MARCOS PALAZZI

PORTRAITS OF LIFE

Entering Marcos Palazzi’s (Barcelona, 1965) studio is, in a way, like entering his home. This Catalan artist, whose greatest virtue is humility, turns everyday things into art. His inspiration, drawn from his emotional surroundings, fuels his mainly pictorial work that revolves around drawing, photography, memory and a sense of humour.

We meet his daughter Lucía in what seems like an almost Costumbrist scene like those depicted in Palazzi’s work, and, amid laughter, memories and anecdotes, she reveals her father’s career and personality whenever he plays down some of his achievements.

Everything in Marcos Palazzi’s story seems to take place in a continuous present, as if we were in a story by George Orwell where only the here and now matters. So that when I ask him how and when he met Marta, his wife: “In Puigcerdà, I suppose. Years ago. I used to go to a friend’s house and she had a house there.” His work is a way of capturing moments. Many of the paintings around us are family scenes featuring his three children, his wife and himself. “It’s harder to paint children when they're small, it’s more difficult. I painted them several times in a large format. They all sold. It's funny because, who wants a painting of a child?” he muses. “When we went to exhibitions,” Lucía explains, “my brothers and I counted how many times we were in the paintings to see who would win. One day at the beach,” she continues, “a boy who was playing with us said that my brother looked very familiar. Suddenly it dawned on him that there was a painting in his home of my brother Simon pulling at a tooth. Of course, someone has a child and someone has Simon. Someone has me or someone has my mother, my cats or my dad. People buy us, yes.”

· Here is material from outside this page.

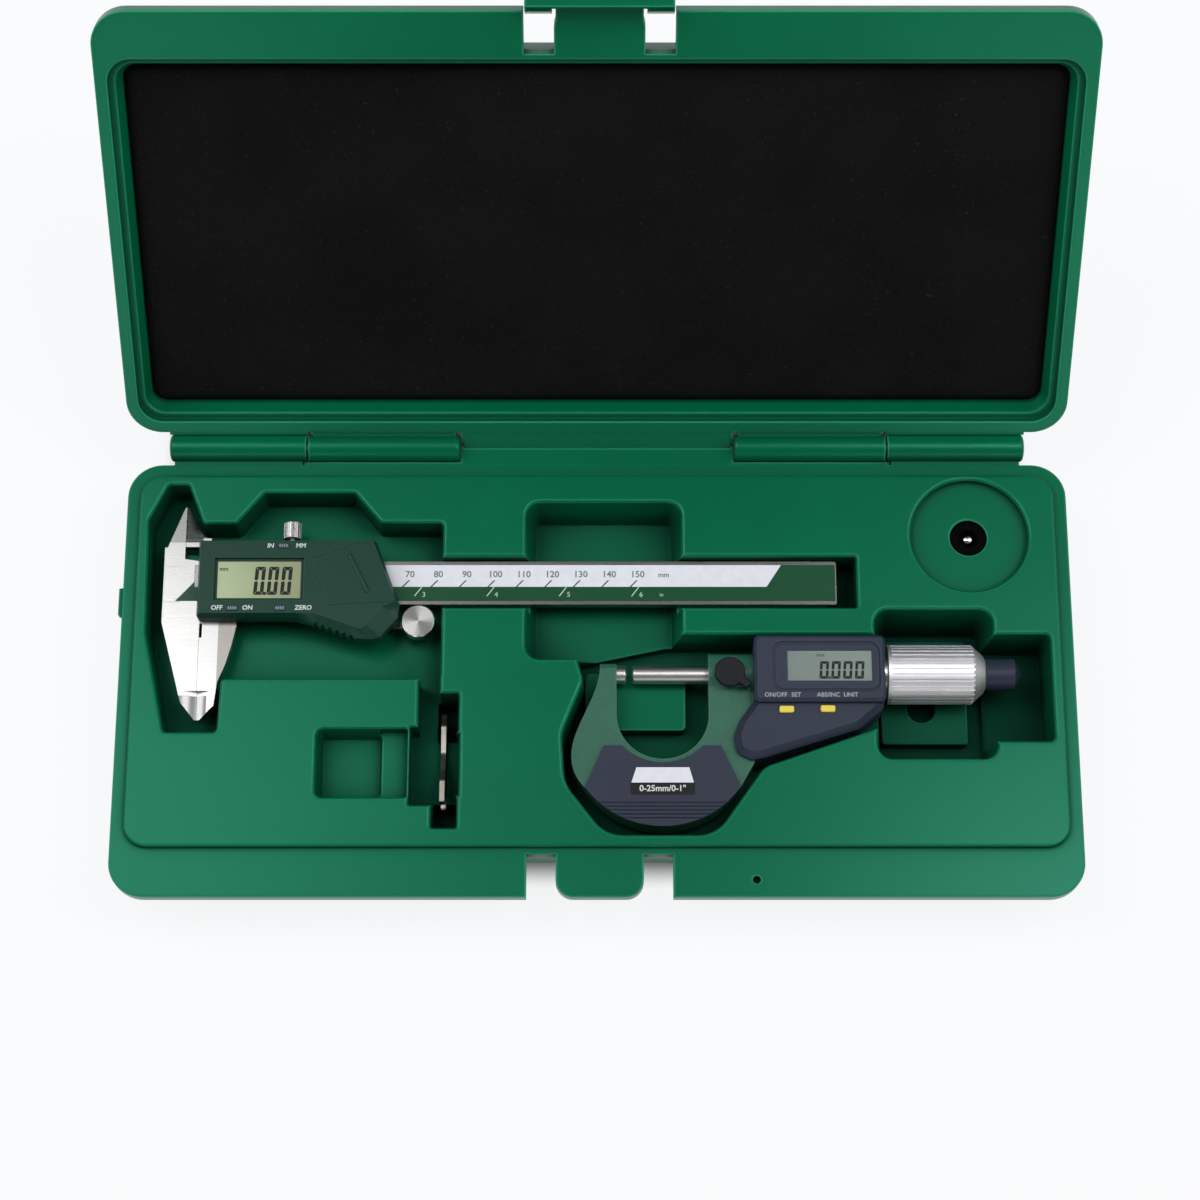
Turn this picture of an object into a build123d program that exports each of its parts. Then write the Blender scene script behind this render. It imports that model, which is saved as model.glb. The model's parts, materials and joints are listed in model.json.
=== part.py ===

While Fabián and Lucía arrange the space to shoot the portraits, I do the same with words, trying to find out if an artist is born or made. “I’ve always drawn, ever since I was a little boy. I also like comics a lot. Even then I was very inspired by the underground comic artist Robert Crumb and all his work. The comic Dossier Negro was more about horror stories, but it had very good cartoonists, almost all of them Americans,” explains Marcos.

It was the 1970s in Barcelona, a time when it wasn’t easy to find these comics. “My uncle would buy them all. Although he was a doctor, he was very fond of comics. He’d let me go into his room and read some of them, but just a few. Later, I’d borrow Will Eisner's much-loved comic The Spirit from a newsagent’s. The girl who ran it let me, and she was more discreet about it than I was.” Marcos says that he partly credits his profession to an accident he had shortly before taking his university entrance exams. “I was in a coma for seven days after the accident, I didn’t study at all and I failed. Instead of doing Fine Arts, I enrolled at EINA (Centro Universitario de Diseño y Arte de Barcelona) because I was advised to by the designer América Sánchez. He taught there. Shortly afterwards I got into the Massana school and the Llotja, which I also used as a studio.” Soon after, Marcos won a competition organised by the Parés Gallery in Barcelona (where he continues to exhibit) and art became his livelihood.

Art is not only Marcos’s profession but also the place to which he belongs, the community in which he has been immersed since he started out. “When I was 22 or 23 years old, we had a group called San Paulino. It was the name of the street where we had the studio, an abandoned school in the upper part of Barcelona that they let me use. We thought of having an exhibition to avoid the galleries. It lasted a day and was a lot of fun. We sold quite a lot. We did it every year.”

Today, his studio is a hidden gem in Barcelona’s Gothic Quarter, the kind where you enter through a modest courtyard and up a narrow staircase. Nothing indicates what you’ll find when you cross the threshold: large semi-arched windows, hundreds of artworks of all sizes, images, stickers, peculiar objects... “Upstairs you will find Artigau, a Pop Art artist, so to speak, who is 83 years old. He was my teacher and I’d come and visit him from time to time. One day, I asked him to let me know if his downstairs neighbour ever left because I'd like to rent the studio if I possibly could, and I’ve been here for ten years now.” Lucía acts as our guide: “Mateo here doesn’t look like Mateo,” she says, pointing to a painting of her brother. “And that is the farewell to my dog in the kitchen, when we had to have him put him down,” she explains, while standing next to another of the paintings that, like a photo album, amass milestones from her own life.